Menempuh pendidikan bukanlah hal yang mudah. Data statistic di Indonesia menunjukkan bahwa jumlah pencari kerja masih di dominasi oleh pendidikan dasar dan menengah. Dapat dikatakan bahwa jumlah sarjana belum mencapai titik korelasi yang berimbang dengan jumlah penduduk. Selaras dengan pernyataan tersebut bahwa mencapai gelar sarjana bukanlah hal yang mudah. Bagi sebagian orang dengan ketersediaan dana mencapai jenjang kesarjanaan bukanlah hal yang sulit. Sebaliknya tidak sedikit mahasiswa yang harus bersusah payah dalam menyelesaikan studinya. Mahasiswa demikian akan melewati masa study dengan tempaan psikologis yang luar biasa. Keterbatasan biaya membuat mereka harus pandai berikhtiar untuk beradaptasi dengan dinamika kehidupan kampus dan perkembangan usia mudanya. Keterbatasan itu membuat tidak adanya berbagai fasilitas yang harus dimiliki (literature maupun sarana lain). Dapat dikatakan selain factor pembiayaan mencapai gelar sarjana juga didukung oleh berbagai kematangan dan kepandaian mengelola psikologis. Bahkan menurut Umar Kayam proses menempuh pendidikan pada masyarakat Jawa tak lepas dari filosofi “Ngenger”.
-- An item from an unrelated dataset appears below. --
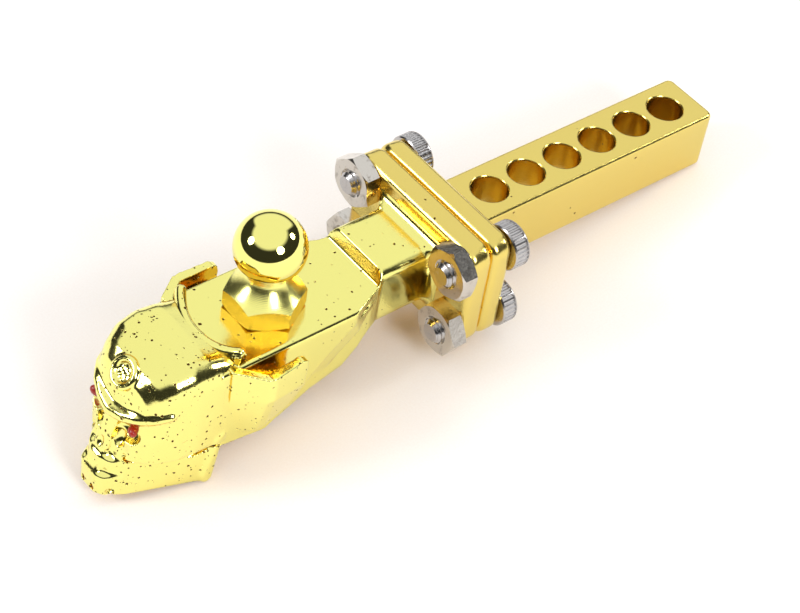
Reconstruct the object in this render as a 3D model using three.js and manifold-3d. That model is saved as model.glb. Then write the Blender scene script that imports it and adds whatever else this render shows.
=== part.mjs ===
// A bolted drop hitch in about one-tenth size: a square drawbar with six pin holes and a flange,
// a cast tongue shaped as a skull with a ball platform, a hitch ball and its fasteners.
// Millimetres. +X runs out of the drawbar's free end, +Z is up, the origin is the middle of that end.
import * as THREE from 'three';
import { mergeVertices } from 'three/addons/utils/BufferGeometryUtils.js';
import Module from 'manifold-3d';

const wasm = await Module();
wasm.setup();

// ---- driving dimensions -------------------------------------------------------------------------

// drawbar
const barSide = 5.5;
const barReach = 28.3;
const barEdge = 0.35;
const pinHole = 3.0;
const pinPitch = 3.85;
const pinFirst = 5.9;
const pinCount = 6;

// bolted flanges
const flangeWidth = 14.6;
const flangeHeight = 10;
const flangeCorner = 1.4;
const flangeEdge = 0.45;
const barFlange = 1.95;
const tongueFlange = 2.15;
const boltSideMargin = 1.4;
const boltTopMargin = 1.95;

// M2 fasteners
const screwSize = 2;
const screwLength = 6;
const screwHead = 3.8;
const screwHeadHeight = 1.45;
const screwEase = 0.22;
const screwSocket = 1.5;
const screwSocketDepth = 0.9;
const nutAcross = 4;
const nutHeight = 1.4;
const nutEase = 0.25;
const boltClearance = 0.15;
const threadClearance = 0.04;
const shortestEdge = 0.03;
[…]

Epos Mahabarata menyajikan sebuah episode Pandowo Ngenger. Diceritakan bahwa dalam episode ini bagaimana para pandawa mendapatkan pelajaran baik lahir maupun batin. Berbagai tantangan kehidupan harus dihadapi dengan keikhlasan, kejujuran, dan kesungguhan.  Akhirnya bekal inilah yang menghantarkan mereka meraih tahta. Masyarakat  Jawa -dalam masa tertentu- terdapat dikotomi Priyayi dan Kelas bawah. Priyayi terdiri atas golongan kerabat keraton, keturunan ningrat ataupun para pegawai pemerintah. Derajat para priyayi diapresiasi lebih tinggi. Kepriyayian itu didukung oleh faktor keturunan, kekayaan dan jabatan.
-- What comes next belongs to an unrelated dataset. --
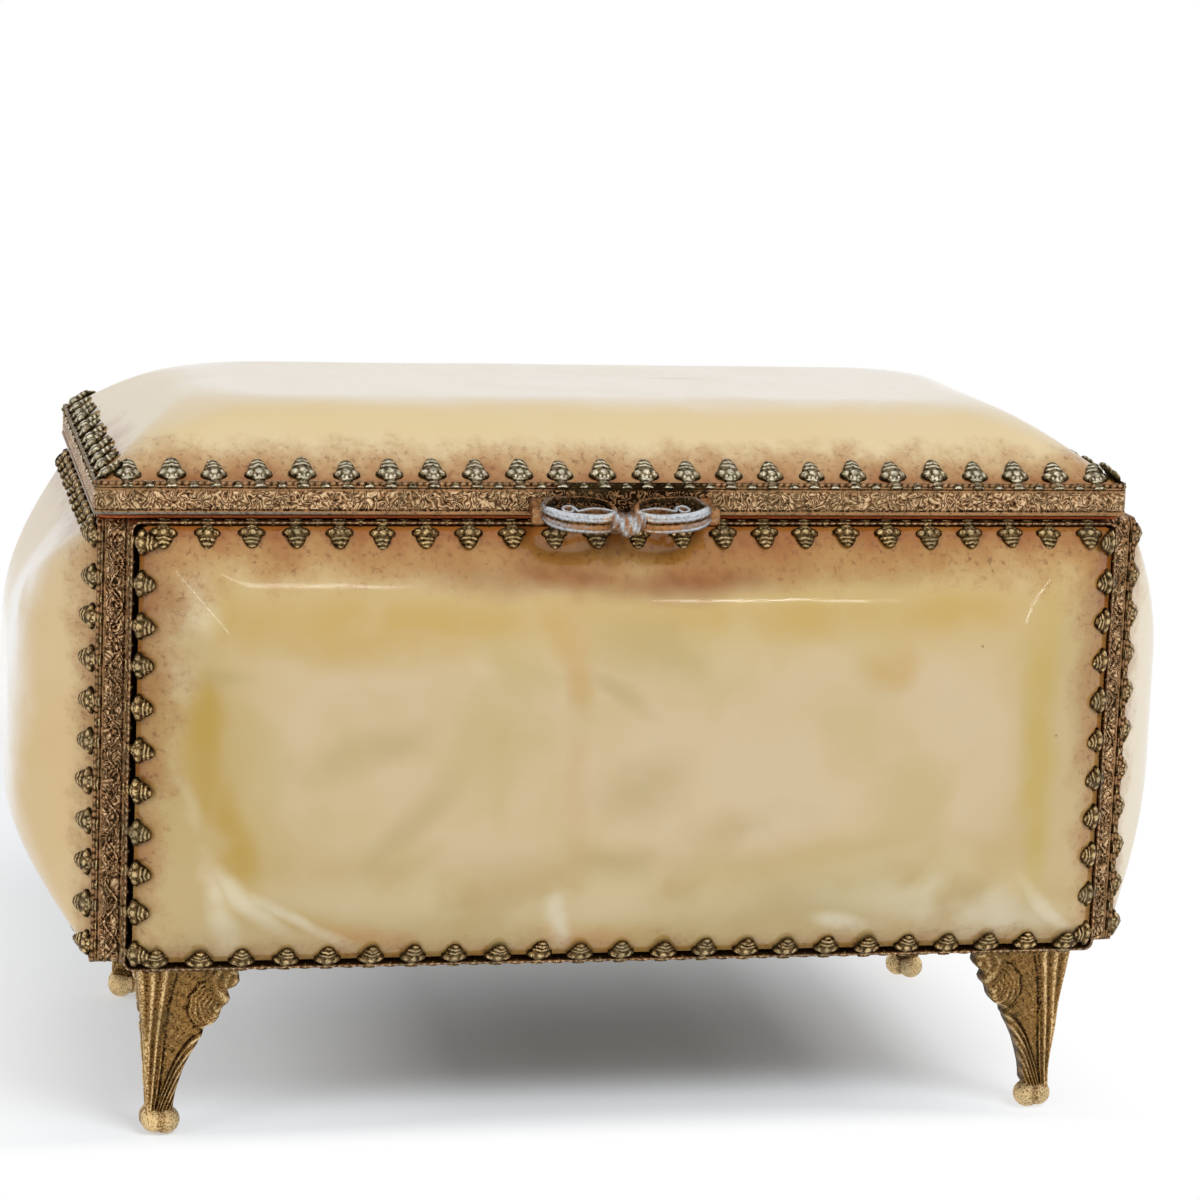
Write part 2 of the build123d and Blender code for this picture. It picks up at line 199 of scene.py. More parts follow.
# %% [markdown]
# ## Floor, light and background
# The box stands on a pale table in a white studio. A broad lamp above on the right,
# a weaker one on the left and the white walls light it evenly, and the floor keeps the soft grey
# shadow under the box. Four thin strip lights draw the bright lines on the acrylic. The camera and
# the gloss see a plain white world, and what falls on the box from it is about half as bright.

# %% Floor
floor_half = 1.6
floor_mesh = bpy.data.meshes.new("floor")
floor_mesh.from_pydata(
    [(x * floor_half, y * floor_half, 0) for x, y in ((-1, -1), (1, -1), (1, 1), (-1, 1))], [], [(0, 1, 2, 3)]
)
floor = bpy.data.objects.new("floor", floor_mesh)
bpy.context.scene.collection.objects.link(floor)
paper, tree, shader = new_material("white studio paper")
place = add(tree, "TexCoord").outputs["Object"]
grain = add(tree, "TexNoise", {"Vector": place, "Scale": 700.0, "Detail": 3.0})
shade = tint(tree, linear("#EAEFF4"), grain, "#EEF3F8")
fill(tree, shader, {"Base Color": shade, "Roughness": 0.9, "Specular IOR Level": 0.1})
# The photo's backdrop was whitened: the shadow ends just in front of the toes, soon on the right and slowly on the
# left. There, and far away, the floor glows plain white by its own emission, a painted light that cuts its shadow off,
# so that no edge of it shows
apart = add(tree, "SeparateXYZ", [place])
sideways = add(tree, "MapRange", [apart.outputs["X"], -0.15, 0.095])
shadow_stops = [
    (0.0, "#FFFFFF"), (0.25, "#CFCFCF"), (0.31, "#B3B3B3"), (0.42, "#939393"), (0.48, "#737373"), (0.54, "#303030"),
    (0.6, "#000000"), (0.7, "#000000"), (0.76, "#404040"), (0.82, "#919191"), (0.87, "#D4D4D4"), (0.96, "#FFFFFF"),
]
sideways = set_ramp(add(tree, "ValToRGB", [sideways]), shadow_stops)
in_front = add(tree, "MapRange", [apart.outputs["Y"], -0.028, -0.042], **SMOOTH)
distance = add(tree, "VectorMath LENGTH", [place])
far_away = add(tree, "MapRange", [distance, 0.12, 0.3], **SMOOTH)
floor_glow_mask = union(tree, [far_away, in_front, sideways])
white = add(tree, "Emission", {"Color": (1, 1, 1, 1), "Strength": 1.0})
mixed = add(tree, "MixShader", [floor_glow_mask, shader, white])
fill(tree, tree.nodes["Material Output"], {"Surface": mixed})
floor_mesh.materials.append(paper)
print("floor", 2 * floor_half, "m")

# %% World and lamps
world = bpy.data.worlds.new("studio")
bpy.context.scene.world = world
world.use_nodes = True
sky = world.node_tree
sky.nodes.clear()
rays = add(sky, "LightPath")
seen = union(sky, [rays.outputs[f"Is {kind} Ray"] for kind in ("Camera", "Glossy", "Transmission")])
level = add(sky, "Mix", {0: seen, 2: 0.52, 3: 1.0}, data_type="FLOAT")
room = add(sky, "Background", {"Color": (1, 1, 1, 1), "Strength": level})
add(sky, "OutputWorld", {"Surface": room})


def soft_lamp(name, place, target, size_x, size_y, power):
    """A rectangular studio softbox that looks at a point."""
    data = bpy.data.lights.new(name, "AREA")
    data.shape, data.size, data.size_y, data.energy = "RECTANGLE", size_x, size_y, power
    lamp = bpy.data.objects.new(name, data)
    lamp.location = place
    lamp.rotation_euler = (Vector(target) - Vector(place)).to_track_quat("-Z", "Y").to_euler()
    bpy.context.scene.collection.objects.link(lamp)
    return lamp


def line_lamp(name, start, end, width, power):
    """A strip light between two points that faces the box."""
    start, end = Vector(start), Vector(end)
    along, middle = (end - start).normalized(), (start + end) / 2
    back = middle - Vector((0, 0, 0.06))
    back = (back - along * back.dot(along)).normalized()
    lamp = soft_lamp(name, middle, (0, 0, 0), (end - start).length, width, power)
    lamp.rotation_euler = Matrix((along, back.cross(along), back)).transposed().to_euler()
    return lamp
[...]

Dikotomi demikian membangun sebuah kultur mind set bahwa hanya priyayi  yang pantas bersekolah. Para priyayi itu jelas membutuhkan pembantu untuk mengerjakan pekerjaan-pekerjaan keluarga. Beberapa diantara mereka mengambil anak-anak dari desa ataupun kelas bawah untuk di sekolahkan. Anak-anak tersebut diistilahkan Ngenger. Selain bersekolah ataupun kuliah secara formal mereka harus mengerjakan berbagai pekerjaan. Kondisi demikianlah proses pembekalan ketahanan hati, jiwa dan mental untuk meraih keberhasilan terbangun. Anak-anak ini menjadi lebih ulet dan tangguh dalam hidup.  Bahkan tidak sedikt mereka lebih sukses dari anak-anak priyayi yang mereka ikuti. Tradisi inilah yang dulu berkembang. Tidak sedikit orang tua yang menitipkan anaknya untuk memperoleh pendidikan yang layak. Akhirnya tidak sedikit diantara anak-anak ini yang berhasil. Dinyatakan bahwa keberhasilan itu adalah buah dari kemampuan psikolgis mereka untuk tetap mencapai kesetaraan kehidupan dengan para priyayi. Dalam perkembangannya pola-pola ngenger ini berkembang dalam berbagai bentuk.  Dengan demikian pendidikan pernyataan bahwa pendidikan bukanlah hal yang mudah tampaknya telah terstruktur dalam sosio kultural  masyrakat.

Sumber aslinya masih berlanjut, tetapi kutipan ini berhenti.